■ **STATED TASK**
The exercise asks for every line of the data to be reproduced exactly.

**********

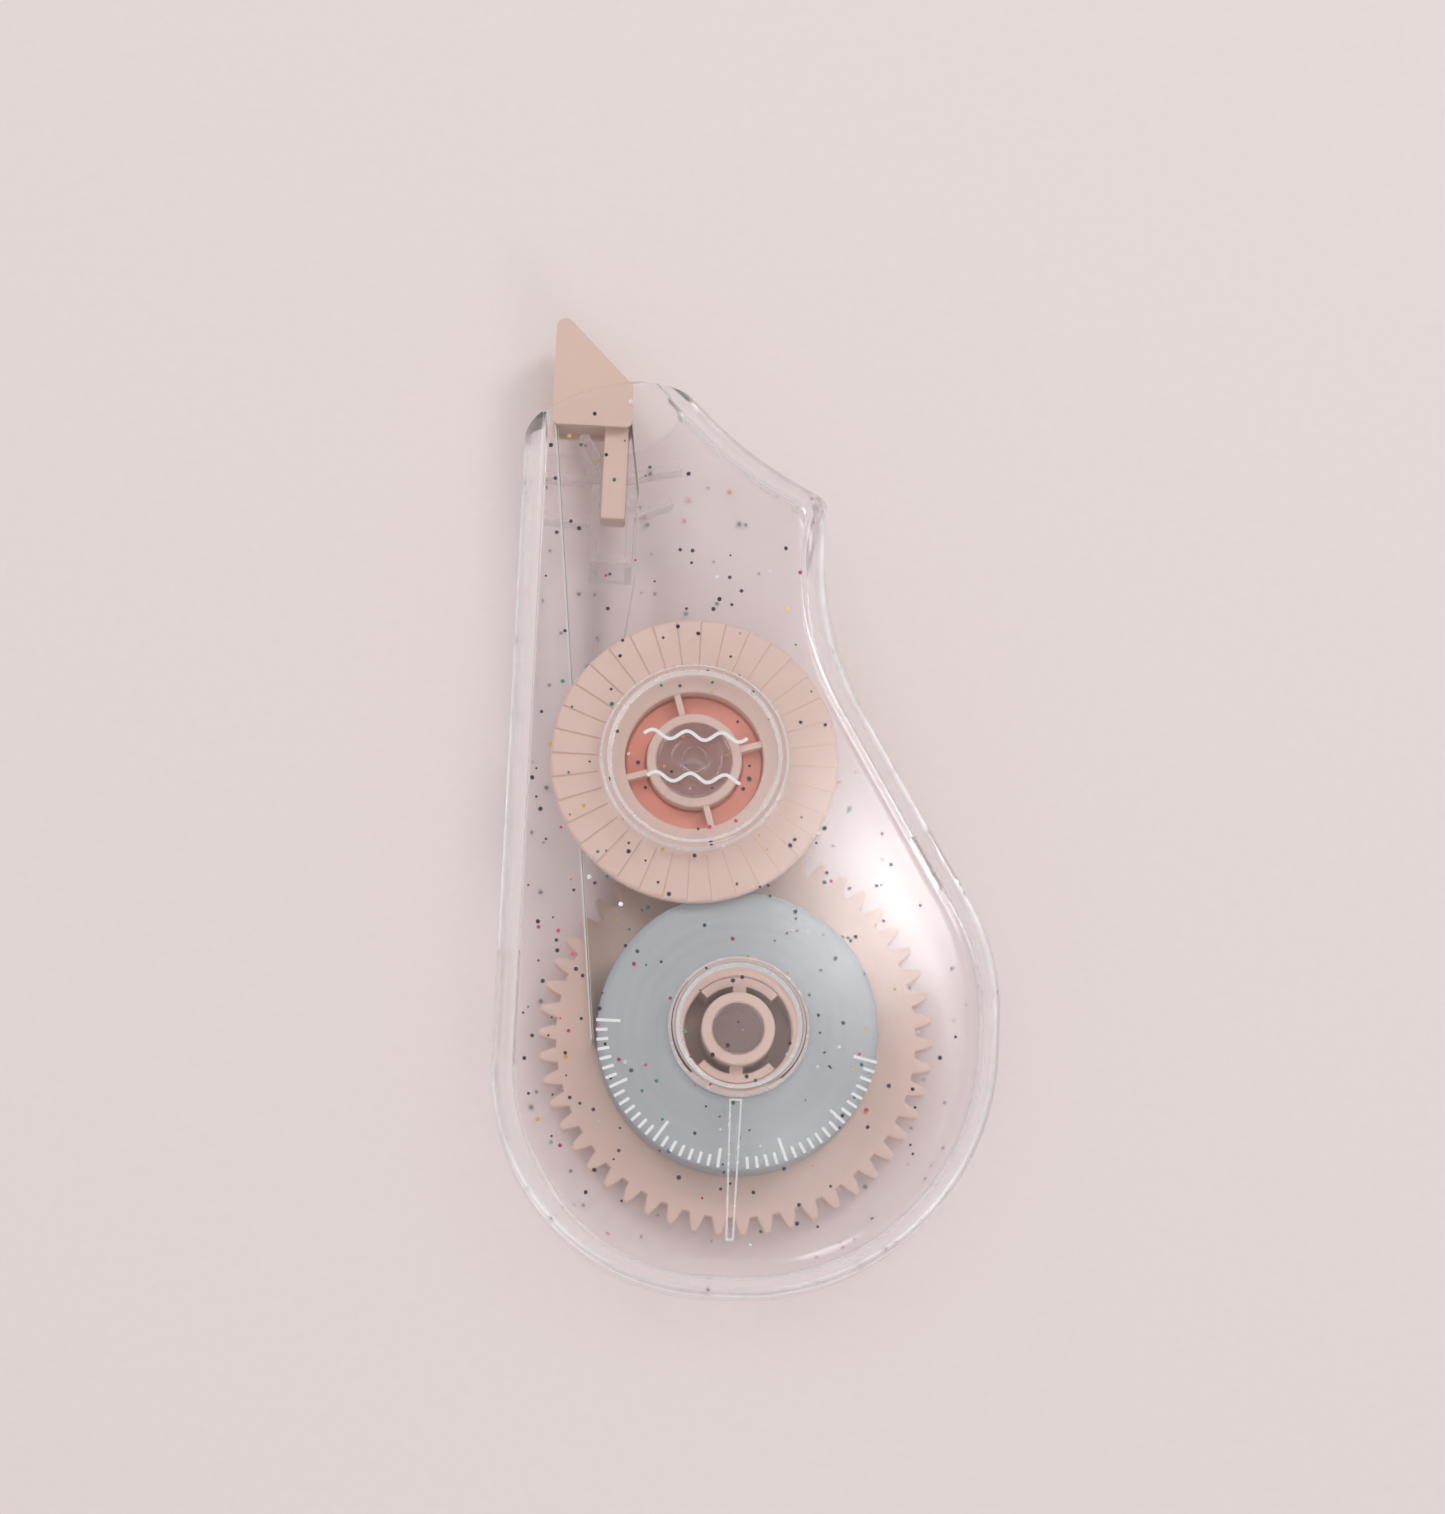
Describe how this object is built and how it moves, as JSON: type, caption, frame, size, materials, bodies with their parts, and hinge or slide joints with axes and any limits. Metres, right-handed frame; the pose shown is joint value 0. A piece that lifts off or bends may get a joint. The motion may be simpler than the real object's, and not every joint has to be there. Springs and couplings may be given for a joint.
{
  "type": "correction tape roller",
  "caption": "Hand-held correction tape roller with a clear rounded case, geared supply and take-up reels, and a wedge tip that the tape runs over.",
  "frame": {"origin": "on the back face, under the middle of the whole object's box", "axes": "+X to the right seen from the front, +Y along the body to the applicator tip, +Z out of the front face"},
  "size_m": [0.0498, 0.097, 0.0133],
  "materials": {
    "clear_case": "clear, glossy, with scattered glitter flakes moulded in",
    "pink_plastic": "satin moulded plastic",
    "coral_plastic": "satin moulded plastic",
    "tip_plastic": "satin moulded plastic",
    "tape_roll": "satin edge of a tightly wound roll",
    "liner": "thin glassine liner",
    "white_film": "matte white correction film"
  },
  "bodies": {
    "case": {"back_shell": "clear_case", "front_shell": "clear_case", "applicator_tip": "tip_plastic", "feed_liner": "liner", "white_film": "white_film", "return_liner": "liner"},
    "supply_drive": {"supply_gear": "pink_plastic", "clutch_hub": "pink_plastic"},
    "tape_reel": {"supply_core": "pink_plastic", "tape_roll": "tape_roll"},
    "takeup_reel": {"takeup_gear": "coral_plastic", "takeup_spool": "pink_plastic", "takeup_wrap": "liner"}
  },
  "joints": [
    {"name": "supply_spin", "type": "hinge", "parent": "case", "child": "supply_drive", "pos_m": [-0.0009, -0.02275, 0.0028], "axis": [0, 0, 1], "continuous": true},
    {"name": "takeup_spin", "type": "hinge", "parent": "case", "child": "takeup_reel", "pos_m": [-0.0064, 0.00368, 0.0028], "axis": [0, 0, 1], "continuous": true},
    {"name": "core_slip", "type": "hinge", "parent": "supply_drive", "child": "tape_reel", "pos_m": [-0.0009, -0.02275, 0.0066], "axis": [0, 0, 1], "continuous": true}
  ],
  "couplings": [
    {"joint": "takeup_spin", "follows": "supply_spin", "ratio": -2.2727}
  ]
}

**********

■ **SOLUTION**
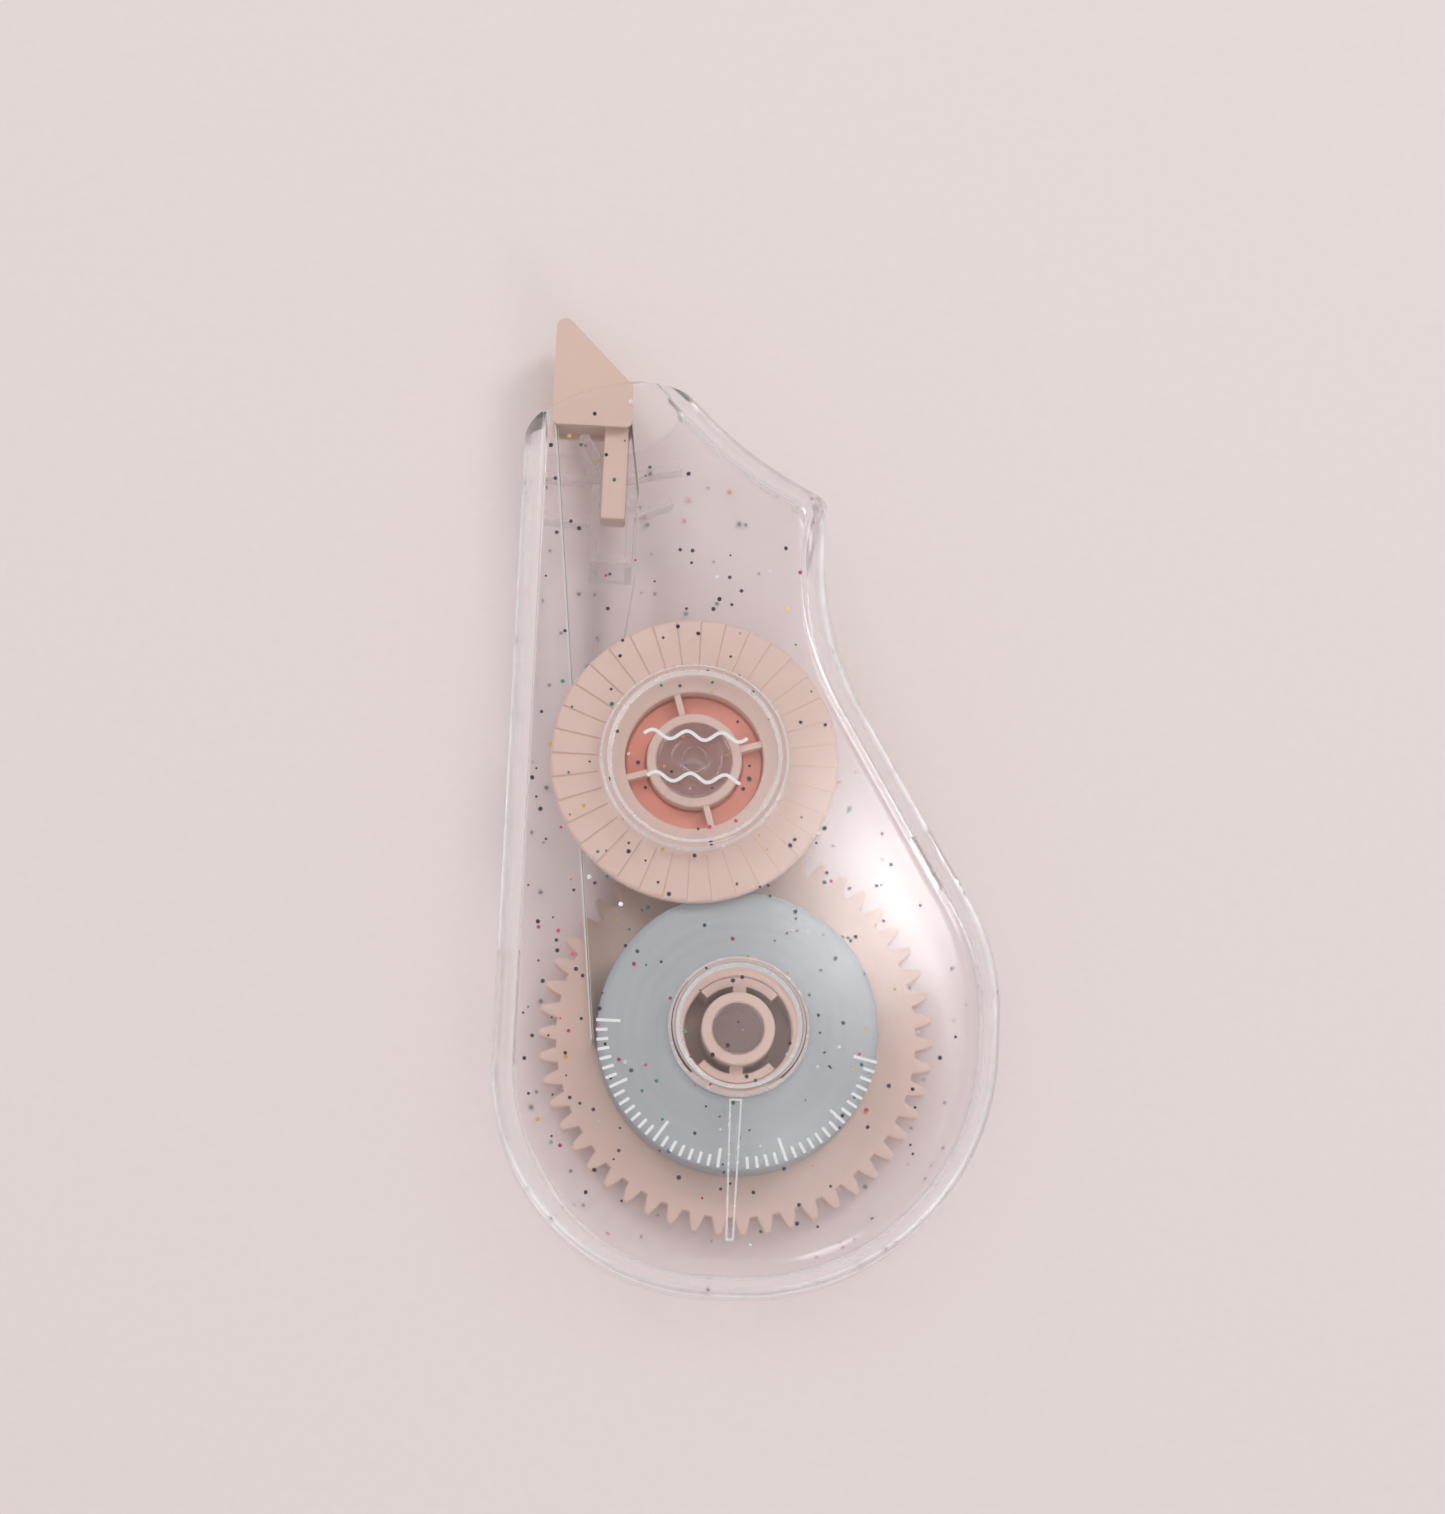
Describe how this object is built and how it moves, as JSON: type, caption, frame, size, materials, bodies with their parts, and hinge or slide joints with axes and any limits. Metres, right-handed frame; the pose shown is joint value 0. A piece that lifts off or bends may get a joint. The motion may be simpler than the real object's, and not every joint has to be there. Springs and couplings may be given for a joint.
{
  "type": "correction tape roller",
  "caption": "Hand-held correction tape roller with a clear rounded case, geared supply and take-up reels, and a wedge tip that the tape runs over.",
  "frame": {"origin": "on the back face, under the middle of the whole object's box", "axes": "+X to the right seen from the front, +Y along the body to the applicator tip, +Z out of the front face"},
  "size_m": [0.0498, 0.097, 0.0133],
  "materials": {
    "clear_case": "clear, glossy, with scattered glitter flakes moulded in",
    "pink_plastic": "satin moulded plastic",
    "coral_plastic": "satin moulded plastic",
    "tip_plastic": "satin moulded plastic",
    "tape_roll": "satin edge of a tightly wound roll",
    "liner": "thin glassine liner",
    "white_film": "matte white correction film"
  },
  "bodies": {
    "case": {"back_shell": "clear_case", "front_shell": "clear_case", "applicator_tip": "tip_plastic", "feed_liner": "liner", "white_film": "white_film", "return_liner": "liner"},
    "supply_drive": {"supply_gear": "pink_plastic", "clutch_hub": "pink_plastic"},
    "tape_reel": {"supply_core": "pink_plastic", "tape_roll": "tape_roll"},
    "takeup_reel": {"takeup_gear": "coral_plastic", "takeup_spool": "pink_plastic", "takeup_wrap": "liner"}
  },
  "joints": [
    {"name": "supply_spin", "type": "hinge", "parent": "case", "child": "supply_drive", "pos_m": [-0.0009, -0.02275, 0.0028], "axis": [0, 0, 1], "continuous": true},
    {"name": "takeup_spin", "type": "hinge", "parent": "case", "child": "takeup_reel", "pos_m": [-0.0064, 0.00368, 0.0028], "axis": [0, 0, 1], "continuous": true},
    {"name": "core_slip", "type": "hinge", "parent": "supply_drive", "child": "tape_reel", "pos_m": [-0.0009, -0.02275, 0.0066], "axis": [0, 0, 1], "continuous": true}
  ],
  "couplings": [
    {"joint": "takeup_spin", "follows": "supply_spin", "ratio": -2.2727}
  ]
}